In Broward, Port Everglades reported a fiscal 2006 profit of $9.3 million on $107.6 million in revenue. That compares to a profit of $9.4 million on $105.9 million of revenue in fiscal 2005.

Container cargo jumped 12.1 percent to 5.7 million tons in fiscal 2006 from 5.1 million tons the previous fiscal year. It was the port's second year of double-digit growth in container cargo.

Total TEUs (20-foot equivalent units, a size of a standard shipping container) rose 8.4 percent to 864,030 in fiscal 2006, from 797,238 in fiscal 2005.

"The cargo side continues really to boom," said Carlos Buqueras, director of business development for Port Everglades.

Port Everglades' higher cargo volume reflects added routes and/or capacity from three companies: Maersk, Crowley and King Ocean, Buqueras said.

In 2006, Maersk relocated its route between Florida and Costa Rica, El Salvador and Honduras to Port Everglades from Miami and created a route from Guatemala to Port Everglades, he said.

Crowley expanded its capacity from Port Everglades to Guatemala by adding a ship. King Ocean also added more capacity, Buqueras said.

Yet at the same time, the port's cruise passenger volume dropped, by 14.8 percent, to 3.2 million.

Single-day cruise passengers fell 30 percent from 1.1 million in fiscal 2005 to 779,470 in fiscal 2006, reflecting the first full fiscal year since the demise of St. Tropez Casino Cruises.
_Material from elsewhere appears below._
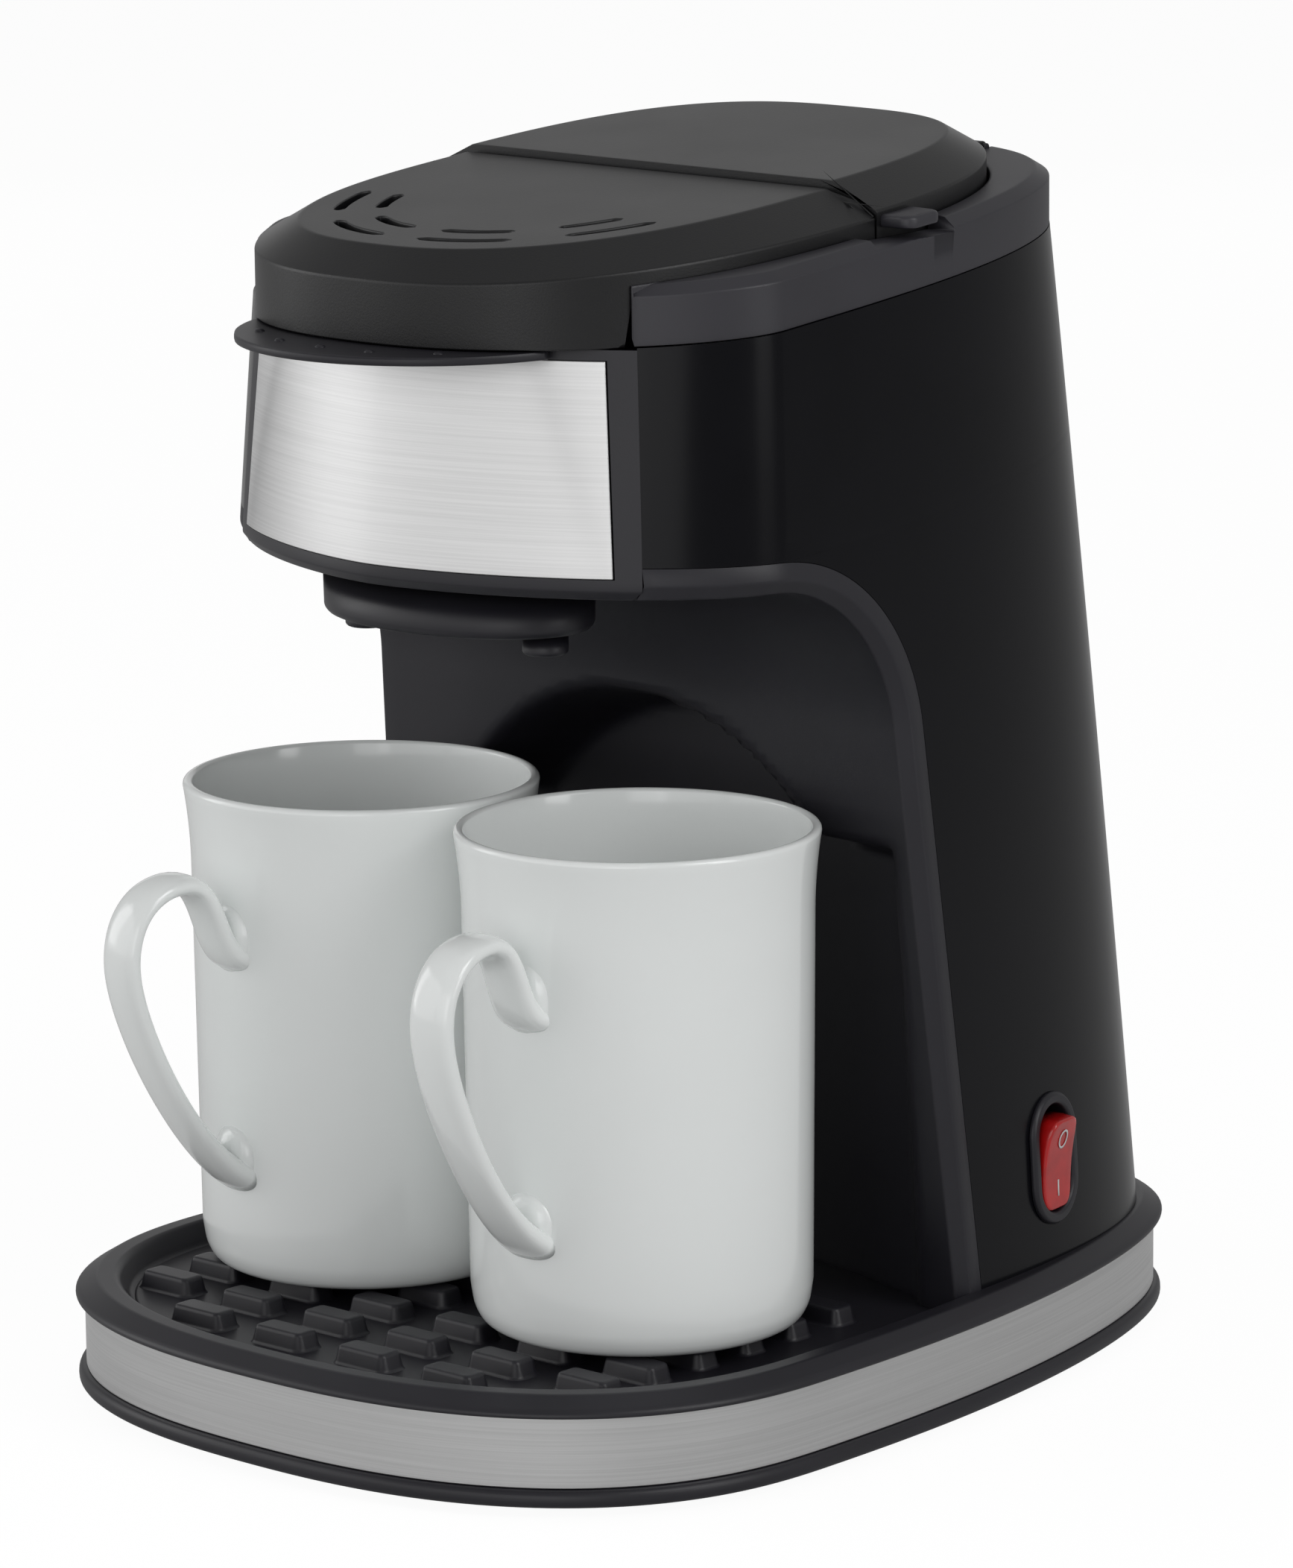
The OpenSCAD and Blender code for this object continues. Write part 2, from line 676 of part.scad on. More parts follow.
module cold_hose() color([0.8, 0.8, 0.78]) difference() {
    translate([inlet.x, inlet.y, heater_z + 6.2])
        cylinder(r = hose_r, h = tank_z - heater_z - 12.2, $fn = 48);
    translate([inlet.x, inlet.y, heater_z]) cylinder(r = hose_bore_r, h = tank_z, $fn = 48);
}

leg_ends = [riser, inlet];

module u_path(r) {
    translate([0, heater_y, heater_z]) rotate_extrude(angle = 180, $fn = 64)
        translate([heater_bend_r, 0]) circle(r = r, $fn = 32);
    for (p = leg_ends) bar([p.x, p.y, heater_z], [p.x, heater_y, heater_z], r);
}

module heater_tube() color([0.75, 0.75, 0.76]) {
    u_path(heater_tube_r);
    for (p = leg_ends) {
        translate([p.x, p.y, heater_z]) sphere(r = heater_tube_r, $fn = 32);
        bar([p.x, p.y, heater_z], [p.x, p.y, heater_z + 13], heater_tube_r);
    }
}

module heater_body() color([0.7, 0.7, 0.7]) difference() {
    union() {
        translate([0, heater_y, heater_z]) rotate_extrude(angle = 180, $fn = 64)
            translate([heater_bend_r, -4]) square([14, 20], center = true);
        for (s = [-1, 1])
            block(s * heater_bend_r - 7, s * heater_bend_r + 7, 57, heater_y, heater_z - 14, heater_z + 6);
    }
    u_path(heater_tube_r + 0.02);
}

bracket_y = 66;
bracket_half_w = 44;
bracket_half_d = 6;
bracket_t = 1.2;

module bracket_plate(x, half_w, z0, z1) {
    block(x - half_w, x + half_w, bracket_y - bracket_half_d, bracket_y + bracket_half_d, z0, z1);
}

module heater_bracket() color("silver") difference() {
    union() {
        bracket_plate(0, bracket_half_w, heater_z + 6.1, heater_z + 6.1 + bracket_t);
        for (s = [-1, 1]) {
            leg_x = s * (bracket_half_w - bracket_t / 2);
            bracket_plate(leg_x, bracket_t / 2, deck_z + gap, heater_z + 6.1 + bracket_t);
            bracket_plate(leg_x + s * 3, 3.6, deck_z + gap, deck_z + gap + bracket_t);
        }
    }
    translate([0, bracket_y, 0]) cylinder(r = 2.1, h = 90, $fn = 32);
}

module thermostat() color([0.8, 0.79, 0.74]) {
    translate([0, 0, heater_z + 7.4]) translate([-heater_bend_r, 66, 0]) {
        cylinder(r = 8, h = 5, $fn = 48);
        cylinder(r = 5.5, h = 9, $fn = 48);
        for (s = [-1, 1]) block(s * 3 - 0.4, s * 3 + 0.4, -3, 3, 8.9, 15);
    }
}

module thermal_fuses() color([0.85, 0.83, 0.75])
    for (y = [50, 54]) bar([8, y, heater_z - 8], [18, y, heater_z - 8], 1.6);

module riser_tube() color([0.85, 0.85, 0.83]) difference() {
    union() {
        bar([riser.x, riser.y, heater_z + 6], [riser.x, riser.y, riser_top_z], riser_r);
        translate([riser.x, riser.y, riser_top_z]) sphere(r = riser_r, $fn = 32);
        bar([riser.x, riser.y, riser_top_z], [riser.x, 18, riser_top_z], riser_r);
    }
    translate([riser.x, riser.y, heater_z]) cylinder(r = 3.55, h = 190, $fn = 48);
    bar([riser.x, riser.y + 1, riser_top_z], [riser.x, 10, riser_top_z], shower_arm_r + 0.1);
}

shower_r = 18;

module shower_head() color([0.2, 0.2, 0.2]) difference() {
    union() {
        bar([riser.x, 27, riser_top_z], [riser.x, brew_y, riser_top_z], shower_arm_r);
        bar([riser.x - shower_arm_r, brew_y, riser_top_z], [0, brew_y, riser_top_z], shower_arm_r);
        translate([0, brew_y, 240.4]) cylinder(r = shower_r, h = 6, $fn = 64);
    }
    translate([0, brew_y, 239]) cylinder(r = shower_r - 1.6, h = 3, $fn = 64);
    for (a = [0:45:315])
        translate([11 * cos(a), brew_y + 11 * sin(a), 236]) cylinder(r = 1.2, h = 8, $fn = 24);
}

module clamp_ring(x, y, z, r) translate([x, y, z]) difference() {
    union() {
        cylinder(r = r + 1.2, h = 4, $fn = 48);
        translate([0, r - 1, 0]) cube([5, 5, 4]);
    }
    translate([0, 0, -1]) cylinder(r = r + 0.02, h = 6, $fn = 48);
}

module hose_clamps() color([0.7, 0.7, 0.7]) {
    clamp_ring(inlet.x, inlet.y, tank_z - 13, hose_r);
    clamp_ring(inlet.x, inlet.y, heater_z + 8, hose_r);
    clamp_ring(riser.x, riser.y, heater_z + 9, riser_r);
}

/* ---- switch and wiring ---- */

module switch_bezel() color([0.07, 0.07, 0.08]) on_switch() difference() {
    union() {
        translate([0.2, 0, 0]) stadium(bezel_w, bezel_h, 2.4);
        translate([-4, 0, 0]) stadium(bezel_w - 4.4, bezel_h - 4.4, 5);
    }
    translate([-6, 0, 0]) stadium(bezel_w - 6.4, bezel_h - 6.4, 12);
}

module switch_body() color([0.08, 0.08, 0.09]) on_switch() difference() {
    translate([-24, -8, -12]) cube([20, 16, 24]);
    translate([-17, -5.7, -11]) cube([20, 11.4, 22]);
    translate([-3.4, 0, 0]) rotate([90, 0, 0]) cylinder(r = 16, h = 11.4, center = true, $fn = 64);
}

rocker_pivot = -5;

module rocker() color([0.75, 0.13, 0.13]) on_switch() translate([rocker_pivot, 0, 0])
    rotate([0, rocker_tilt, 0]) difference() {
        intersection() {
            translate([0, 5.5, 0]) rotate([90, 0, 0]) linear_extrude(11)
                polygon([[0, -4], [-5, 0], [0, 4], [6.6, 10], [7.9, 10], [7.1, 6], [6.7, 0], [7.1, -6],
                    [7.9, -10], [6.6, -10]]);
            translate([-10, 0, 0]) stadium(11, 20.8, 20);
        }
        rotate([90, 0, 0]) cylinder(r = 1, h = 20, center = true, $fn = 32);
    }

module switch_terminals() color([0.8, 0.68, 0.4]) on_switch()
    for (z = [-7, 0, 7]) translate([-31.9, -3, z - 0.4]) cube([7.8, 6, 0.8]);

module switch_wires() color([0.1, 0.1, 0.1]) {
    bar([46, 41.5, 43], [47.5, 81, 40.3], 1.2);
    bar([46, 41.5, 50], [54.5, 81, 40.3], 1.2);
}

module terminal_block() color([0.9, 0.9, 0.86]) difference() {
    block(44, 58, 75, 87, deck_z + 0.1, deck_z + 13);
    for (x = [47.5, 54.5]) translate([x, 81, 30]) cylinder(r = 2, h = 20, $fn = 24);
}

gland_x = -30;
gland_z = 44;
gland_length = 15.4;
gland_r = 5.9;
cord_bore_r = 3.6;
gland_end = rear_y(body_at(gland_z - 8), gland_x + 8) + 2.1;

module cord_gland() color([0.07, 0.07, 0.07])
    translate([gland_x, gland_end, gland_z]) rotate([90, 0, 0]) difference() {
        union() {
            cylinder(r = gland_r, h = gland_length, $fn = 48);
            cylinder(r = 8, h = 2, $fn = 48);
            translate([0, 0, gland_length - 2]) cylinder(r = 7.5, h = 2, $fn = 48);
        }
        translate([0, 0, -5]) cylinder(r = cord_bore_r, h = 30, $fn = 48);
    }

/* ---- mugs ---- */

handle_curves = [
    [[35.7, 73], [43, 74.5], [41, 91.5], [52, 91]],
    [[52, 91], [61, 90.5], [66.2, 83], [65.2, 73]],
    [[65.2, 73], [63.7, 59], [48, 29.5], [35.5, 24]]];
handle_turns = [-8, 1.5];
handle_w = 11;
handle_t = 4.6;

function handle_point(u) = bezier(handle_curves[min(2, floor(u))], u - min(2, floor(u)));
function handle_ring(u) = let (
        p = handle_point(u),
        q = handle_point(min(3, u + 0.01)) - handle_point(max(0, u - 0.01)),
        n = [q.y, -q.x] / norm(q),
        flare = 1 + 0.35 * pow(abs(u - 1.5) / 1.5, 6))
    [for (i = [0:15]) let (
        a = 360 * i / 16,
        w = handle_w / 2 * flare * power(cos(a), 2.6),
        t = handle_t / 2 * flare * power(sin(a), 2.6))
        [-w, -(p.x + n.x * t), p.y + n.y * t]];

module mug(turn) {
    translate([0, 0, bump_top + 0.05]) {
        rotate_extrude($fn = 128) polygon([
            [0, 1.6], [27, 1.6], [28, 0], [32.2, 0], [34.6, 1.2], [36.2, 4], [36.8, 9], [37.4, 50],
            [37.5, 88], [38, 100], [mug_r, mug_h - 0.8], [mug_r - 0.4, mug_h], [mug_r - 1.6, mug_h],
            [mug_r - mug_wall - 1, 98], [37.5 - mug_wall, 60], [36.6 - mug_wall, 10], [30, 5.2], [0, 4.8]]);
        rotate([0, 0, turn]) loft([for (k = [0:24]) handle_ring(k / 8)]);
    }
}

module mug_left() color([0.93, 0.94, 0.94]) translate([-mug_x, mug_y, 0]) mug(handle_turns[0]);

module mug_right() color([0.93, 0.94, 0.94]) translate([mug_x, mug_y, 0]) mug(handle_turns[1]);

base_pan();
rubber_feet();
base_screws();
steel_band();
base_deck();
bump_mat();
body_shell();
column_liner();
head_frame();
steel_panel();
collar();
front_lid();
grip_lip();
front_lid_pins();
tank_lid();
tank_lid_pins();
filter_well();
filter_holder();
mesh_filter();
filter_handle();
outlet_housing();
spouts();
water_tank();
check_valve();
cold_hose();
heater_body();
heater_tube();
heater_bracket();
thermostat();
thermal_fuses();
riser_tube();
shower_head();
hose_clamps();
switch_bezel();
switch_body();
rocker();
switch_terminals();
switch_wires();
terminal_block();
cord_gland();
mug_left();
mug_right();
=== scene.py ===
"""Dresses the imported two-mug drip coffee maker: meshes, finishes, studio and camera.

The CAD frame gives the bodies and the inner parts. Everything that shows on the outside
gets a detailed mesh here, in the same place, and rides on its CAD body.
Lengths are in millimetres until a mesh is written, and the axes are the frame's own.
"""

import json
import logging
import math
from dataclasses import dataclass, field
from enum import Enum
from typing import Callable, Optional, Sequence

import bmesh
import bpy
from mathutils import Matrix, Vector

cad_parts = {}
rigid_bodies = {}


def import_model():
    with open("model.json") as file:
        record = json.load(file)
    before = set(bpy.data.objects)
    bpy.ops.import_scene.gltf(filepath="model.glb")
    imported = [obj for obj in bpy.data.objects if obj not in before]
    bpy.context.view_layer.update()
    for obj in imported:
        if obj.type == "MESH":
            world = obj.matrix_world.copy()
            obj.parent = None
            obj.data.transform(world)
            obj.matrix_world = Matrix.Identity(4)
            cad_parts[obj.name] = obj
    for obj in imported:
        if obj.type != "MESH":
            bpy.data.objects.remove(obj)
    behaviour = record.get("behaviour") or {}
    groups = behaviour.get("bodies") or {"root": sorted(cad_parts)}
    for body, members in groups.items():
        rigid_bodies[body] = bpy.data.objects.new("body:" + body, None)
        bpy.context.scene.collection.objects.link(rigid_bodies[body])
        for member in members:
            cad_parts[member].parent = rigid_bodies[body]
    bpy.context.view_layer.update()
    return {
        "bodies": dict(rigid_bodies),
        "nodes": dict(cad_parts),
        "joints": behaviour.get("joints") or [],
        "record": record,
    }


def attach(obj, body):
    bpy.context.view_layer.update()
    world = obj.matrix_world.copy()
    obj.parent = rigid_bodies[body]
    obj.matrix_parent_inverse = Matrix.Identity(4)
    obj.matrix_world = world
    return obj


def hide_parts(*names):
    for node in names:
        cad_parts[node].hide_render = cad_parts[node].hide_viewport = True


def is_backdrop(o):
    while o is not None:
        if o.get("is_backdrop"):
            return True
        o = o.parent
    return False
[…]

The twice-daily excursion ceased operations in May 2005.

Port Everglades' multiday cruise passengers also dropped 8.5 percent to 2.5 million from 2.7 million in fiscal 2005. That was primarily due to the itinerary changes of three ships, which were redeployed to other ports worldwide, Buqueras said.

Celebrity's Century docked at Port Everglades 10 fewer times in fiscal 2006 than fiscal 2005, Cunard's Queen Mary 2 did not make any calls during the 2006 fiscal year, and Holland America's Zuiderdam had 24 fewer sailings, he said.

Nationwide, the number of passengers boarding cruise ships home-ported in North America has been increasing at a rapid pace, even faster than cargo volume, Ellis said.

Figures are not yet in for 2006, but data from the Cruise Lines International Association shows cruise passenger volume was up 6.9 percent in 2005 and has risen an average of 7.6 percent from 1980 to 2005.